Bessie Wapp is a theatre artist, musician, educator, Jessie Award nominee, and Nelson Cultural Ambassador (2015). Bessie began her career in Vancouver working with many of the city’s most innovative performance groups (Public Dreams, Electric Company, Radix, Ruby Slippers, Touchstones, Vancouver Moving Theatre, Gamelan Madu Sari). As a core member of Mortal Coil (stilt-dance theatre) and Zeellia (traditional Eastern European music) she performed extensively across North America and in Europe (Lincoln Centre, Kennedy Centre, Festival D’ete, Zagreb Danceweek).

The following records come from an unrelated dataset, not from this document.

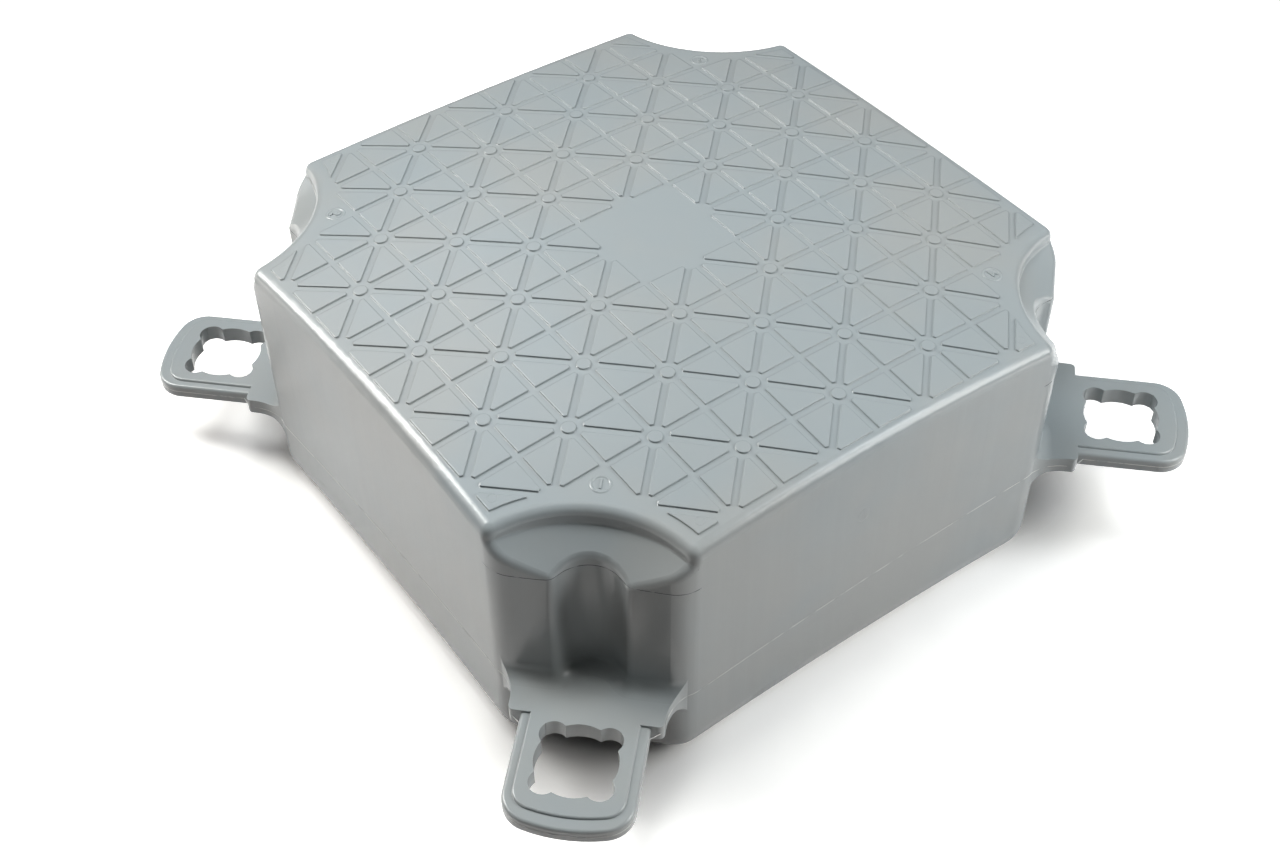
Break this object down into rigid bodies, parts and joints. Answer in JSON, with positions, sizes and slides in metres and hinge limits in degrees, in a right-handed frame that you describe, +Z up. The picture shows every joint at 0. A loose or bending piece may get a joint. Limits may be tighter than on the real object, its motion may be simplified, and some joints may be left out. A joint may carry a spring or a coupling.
{
  "type": "floating dock cube",
  "caption": "Low square blow-moulded float with a crowned, treaded deck and four staggered corner lugs with lobed holes; pins couple it to its neighbours to form a floating walkway.",
  "frame": {"origin": "middle of the flat base, under the middle of the deck", "axes": "+Z up from the base to the deck, X and Y along the float's sides; highest lug at the +X +Y corner"},
  "size_m": [0.611, 0.611, 0.2326],
  "materials": {
    "hdpe_grey": "satin, faintly grained, light blue-grey blow-moulded polyethylene"
  },
  "bodies": {
    "root": {"float_body": "hdpe_grey"}
  },
  "joints": []
}
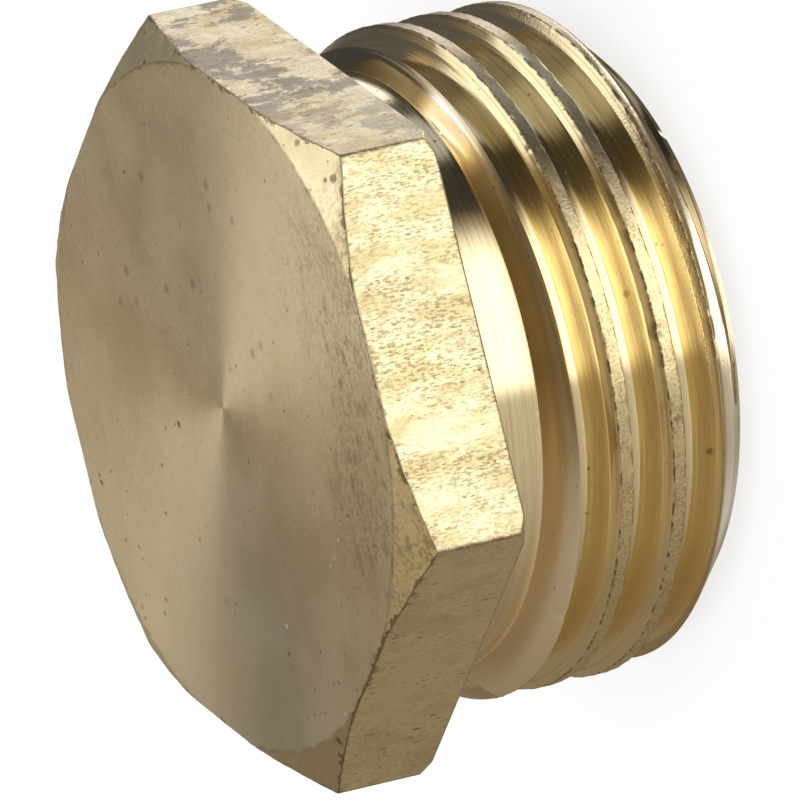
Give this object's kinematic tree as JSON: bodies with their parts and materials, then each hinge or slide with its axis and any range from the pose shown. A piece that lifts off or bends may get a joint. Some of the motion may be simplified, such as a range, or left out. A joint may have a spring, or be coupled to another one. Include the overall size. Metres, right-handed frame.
{
  "type": "pipe plug",
  "caption": "Solid pipe plug turned in one piece, with a low hexagon head, a plain undercut neck and a parallel male pipe thread with a bevelled end.",
  "frame": {"origin": "centre of the plain end face of the thread, which is the lowest plane of the plug", "axes": "+Z along the thread's axis from its end to the head, +X through two opposite corners of the hexagon, +Y square to two of its flats"},
  "size_m": [0.0242, 0.021, 0.0128],
  "materials": {
    "brass": "as turned and slightly dulled, with tool lines, pits and small burrs"
  },
  "bodies": {
    "root": {"pipe_plug": "brass"}
  },
  "joints": []
}
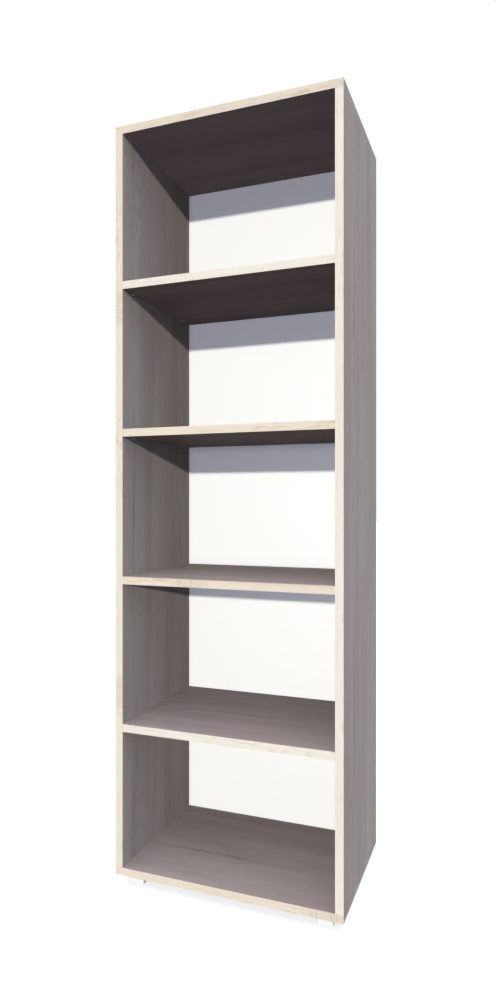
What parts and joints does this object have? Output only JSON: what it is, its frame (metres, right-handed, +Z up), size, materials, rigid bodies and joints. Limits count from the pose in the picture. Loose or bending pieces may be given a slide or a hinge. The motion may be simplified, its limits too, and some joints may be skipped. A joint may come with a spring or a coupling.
{
  "type": "office shelving unit",
  "caption": "Tall narrow open-fronted office shelving unit of pale oak-faced board with a white back panel, loose shelves on pins and low white block feet.",
  "frame": {"origin": "on the floor, in the middle of the unit's width and depth", "axes": "+Z up; +X to the right as seen from the front; the open front faces -Y"},
  "size_m": [0.6, 0.4, 1.954],
  "materials": {
    "oak_board": "pale bleached-oak decor on chipboard, fine straight grain, satin",
    "edge_band": "cream oak-decor edging strip, satin",
    "white_back": "thin fibreboard, white satin foil in front, raw brown behind",
    "white_foot": "moulded white plastic, fine matt",
    "zinc": "zinc-plated hardware",
    "beech": "plain beech dowel"
  },
  "bodies": {
    "case": {"side_panel_left": "oak_board", "side_front_band_left": "edge_band", "side_panel_right": "oak_board", "side_front_band_right": "edge_band", "top_panel": "oak_board", "top_front_band": "edge_band", "top_end_band_left": "edge_band", "top_end_band_right": "edge_band", "bottom_panel": "oak_board", "bottom_front_band": "edge_band", "bottom_end_band_left": "edge_band", "bottom_end_band_right": "edge_band", "back_panel": "white_back", "shelf_3_fixed": "oak_board", "shelf_3_front_band": "edge_band", "foot_front_left": "white_foot", "foot_screw_front_left": "zinc", "top_case_screw_front_left": "zinc", "bottom_case_screw_front_left": "zinc", "cam_front_left": "zinc", "cam_bolt_front_left": "zinc", "shelf_1_pin_front_left": "zinc", "shelf_2_pin_front_left": "zinc", "shelf_4_pin_front_left": "zinc", "foot_front_right": "white_foot", "foot_screw_front_right": "zinc", "top_case_screw_front_right": "zinc", "bottom_case_screw_front_right": "zinc", "cam_front_right": "zinc", "cam_bolt_front_right": "zinc", "shelf_1_pin_front_right": "zinc", "shelf_2_pin_front_right": "zinc", "shelf_4_pin_front_right": "zinc", "foot_rear_left": "white_foot", "foot_screw_rear_left": "zinc", "top_case_screw_rear_left": "zinc", "bottom_case_screw_rear_left": "zinc", "cam_rear_left": "zinc", "cam_bolt_rear_left": "zinc", "shelf_1_pin_rear_left": "zinc", "shelf_2_pin_rear_left": "zinc", "shelf_4_pin_rear_left": "zinc", "foot_rear_right": "white_foot", "foot_screw_rear_right": "zinc", "top_case_screw_rear_right": "zinc", "bottom_case_screw_rear_right": "zinc", "cam_rear_right": "zinc", "cam_bolt_rear_right": "zinc", "shelf_1_pin_rear_right": "zinc", "shelf_2_pin_rear_right": "zinc", "shelf_4_pin_rear_right": "zinc", "shelf_dowel_left": "beech", "shelf_dowel_right": "beech"},
    "shelf_1": {"shelf_1_loose": "oak_board", "shelf_1_front_band": "edge_band"},
    "shelf_2": {"shelf_2_loose": "oak_board", "shelf_2_front_band": "edge_band"},
    "shelf_4": {"shelf_4_loose": "oak_board", "shelf_4_front_band": "edge_band"}
  },
  "joints": [
    {"name": "shelf_1_draw_out", "type": "slide", "parent": "case", "child": "shelf_1", "axis": [0, -1, 0], "range_m": [0, 0.4]},
    {"name": "shelf_2_draw_out", "type": "slide", "parent": "case", "child": "shelf_2", "axis": [0, -1, 0], "range_m": [0, 0.4]},
    {"name": "shelf_4_draw_out", "type": "slide", "parent": "case", "child": "shelf_4", "axis": [0, -1, 0], "range_m": [0, 0.4]}
  ]
}
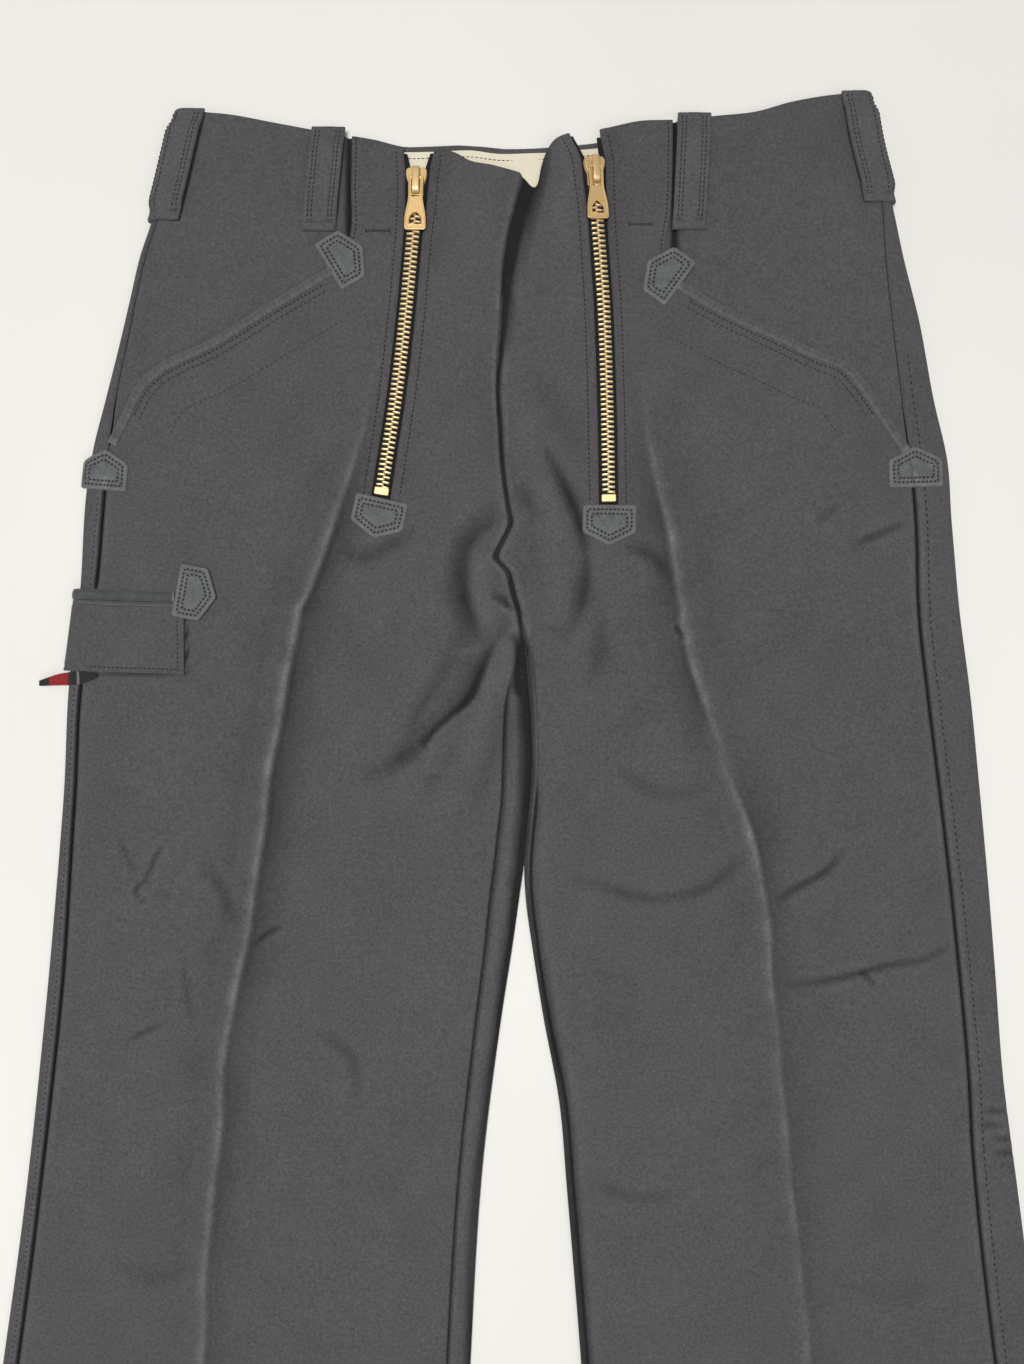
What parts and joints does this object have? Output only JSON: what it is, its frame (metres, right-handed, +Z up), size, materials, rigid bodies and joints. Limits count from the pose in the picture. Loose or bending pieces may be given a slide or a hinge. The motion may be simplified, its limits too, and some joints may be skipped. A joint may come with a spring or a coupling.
{
  "type": "guild carpenter's trousers laid flat",
  "caption": "Black bell-bottom work trousers lying flat on their back, with brass front zips, a fall, leather-trimmed pockets and belt loops.",
  "frame": {"origin": "middle of the underside, on the surface that the trousers lie on", "axes": "+Z up from that surface, +Y towards the waist, -X towards the wearer's right"},
  "size_m": [0.7377, 1.1542, 0.015],
  "materials": {
    "moleskin": "heavy black cotton moleskin with a faint violet-brown sheen and specks of lint",
    "leather": "smooth black leather with a raw, lighter edge",
    "lining": "cream cotton twill",
    "tape": "black woven zip tape",
    "brass": "polished brass, lightly worn",
    "label": "woven ribbon in plain red, black and white bands"
  },
  "bodies": {
    "garment": {"front_right": "moleskin", "front_left": "moleskin", "back_right": "moleskin", "back_left": "moleskin", "pocket_facing_right": "moleskin", "pocket_facing_left": "moleskin", "pocket_piping_right": "leather", "pocket_piping_left": "leather", "waist_lining": "lining", "belt_loop_front_right": "moleskin", "belt_loop_front_left": "moleskin", "belt_loop_side_right": "moleskin", "belt_loop_side_left": "moleskin", "patch_pocket_top_right": "leather", "patch_pocket_top_left": "leather", "patch_pocket_side_right": "leather", "patch_pocket_side_left": "leather", "patch_zip_right": "leather", "patch_zip_left": "leather", "patch_rule_pocket": "leather", "rule_pocket": "moleskin", "rule_pocket_piping": "leather", "rule_pocket_label": "label", "zip_right_tape_inner": "tape", "zip_right_tape_outer": "tape", "zip_right_chain": "brass", "zip_right_stop": "brass", "zip_right_slider": "brass", "zip_left_tape_inner": "tape", "zip_left_tape_outer": "tape", "zip_left_chain": "brass", "zip_left_stop": "brass", "zip_left_slider": "brass"},
    "pull_right": {"zip_right_pull": "brass"},
    "pull_left": {"zip_left_pull": "brass"}
  },
  "joints": [
    {"name": "pull_right_hinge", "type": "hinge", "parent": "garment", "child": "pull_right", "pos_m": [-0.06492, 0.52391, 0.01101], "axis": [-0.9995, 0.0211, -0.0225], "range_deg": [0, 170]},
    {"name": "pull_left_hinge", "type": "hinge", "parent": "garment", "child": "pull_left", "pos_m": [0.04204, 0.53017, 0.01205], "axis": [-0.9836, -0.0547, 0.1721], "range_deg": [0, 170]}
  ]
}
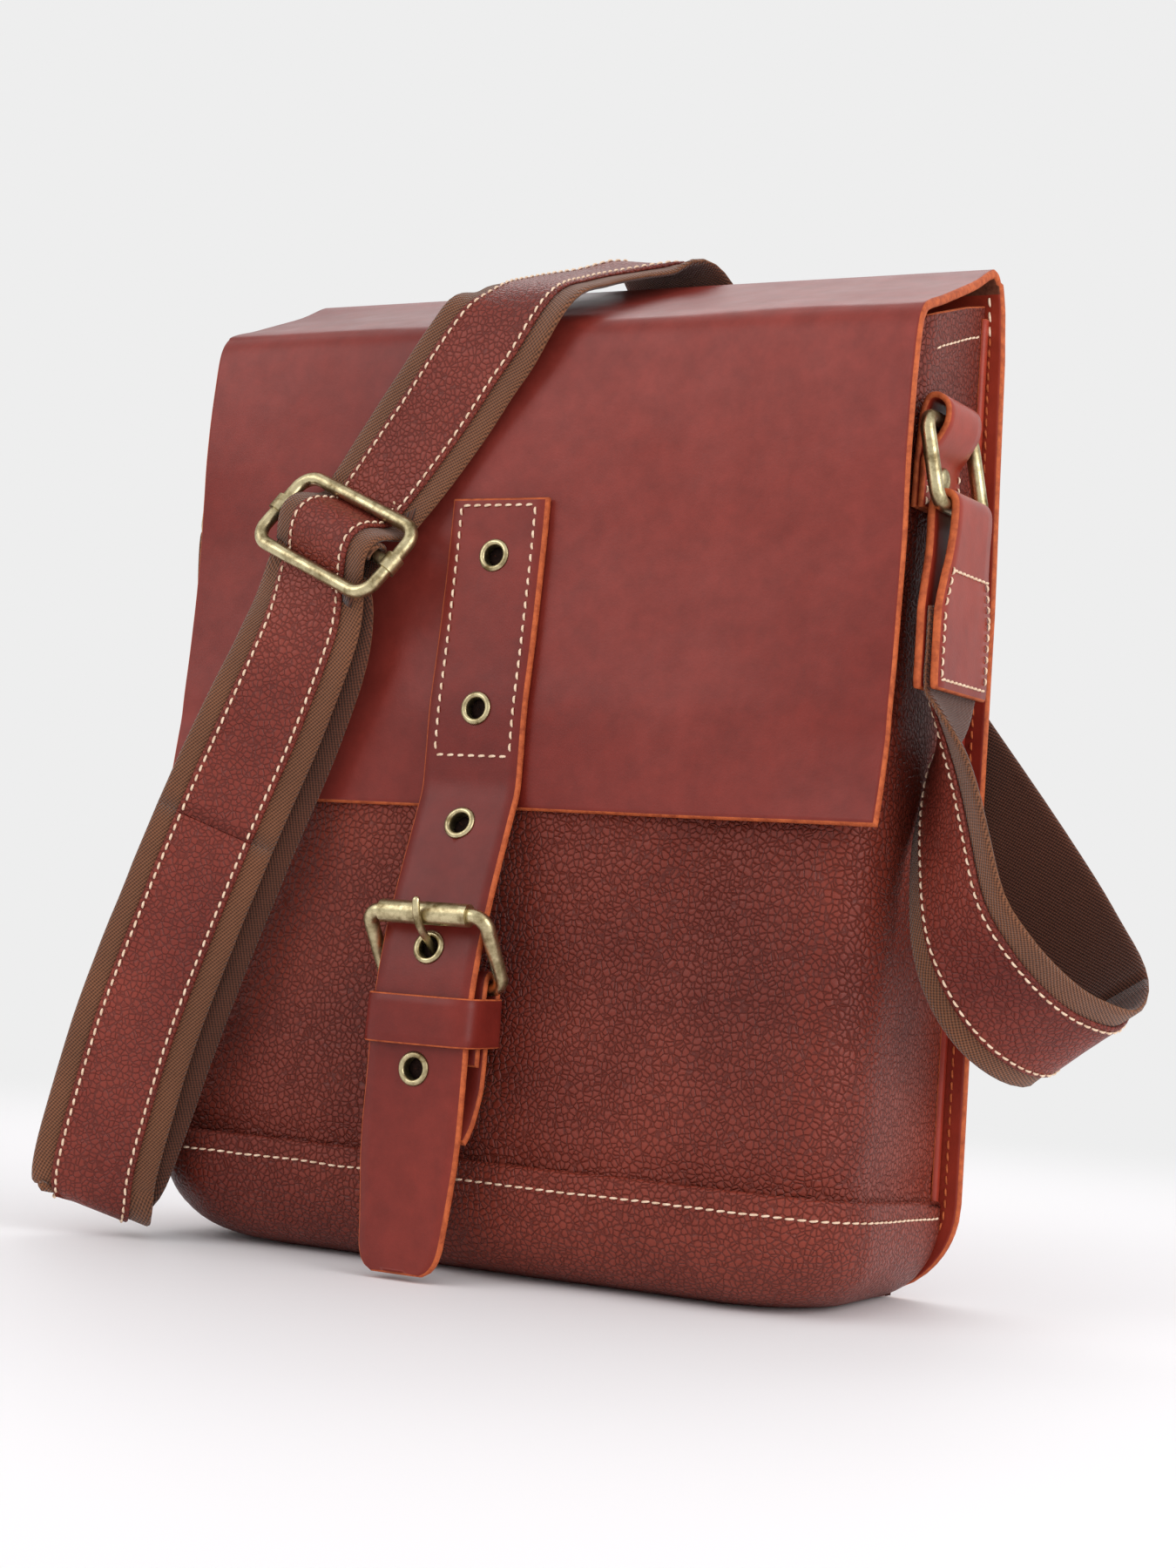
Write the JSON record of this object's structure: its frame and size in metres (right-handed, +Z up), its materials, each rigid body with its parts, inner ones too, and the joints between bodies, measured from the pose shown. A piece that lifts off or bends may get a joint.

Returning to her home town of Nelson in 2006, Bessie continued creating new work with Western Canadian groups (The Only Animal, Old Trout Puppet Theatre), performing in festivals (Vancouver Int Jazz, Calgary Folk Fest, Kaslo Jazz Etc) and local productions (Hedwig, Pontius Pilate, Orpheus), and directing (Matchmaker on the Roof).

Bessie is especially interested in community-engaged work. She co-facilitated Squaw Hall, a theatre/film project with Williams Lake Indigenous youth (twinfish/urban ink); facilitated RAW Theatre, an expressive arts program with Trail area at-risk youth (Selkirk College); co-lead Ultimate High, a stilt program with Vancouver youth at-risk (Mortal Coil); and directed From the Heart: one day. one circle, a West Kootenay Indigenous and settler youth theatre performance (Mount Sentinel).

Bessie’s passion for teaching began 15 years ago and she has shared her knowledge and skills in a wide range of private and group settings (Oxygen Art Centre, School District 8, Medley Camp, Rossland Acoustic Music Camp). Other ongoing activities include directing the Blue House Choir, and playing accordion and singing with Klezmeridian, Bill Lynch Trio, and the Kootenay Divas.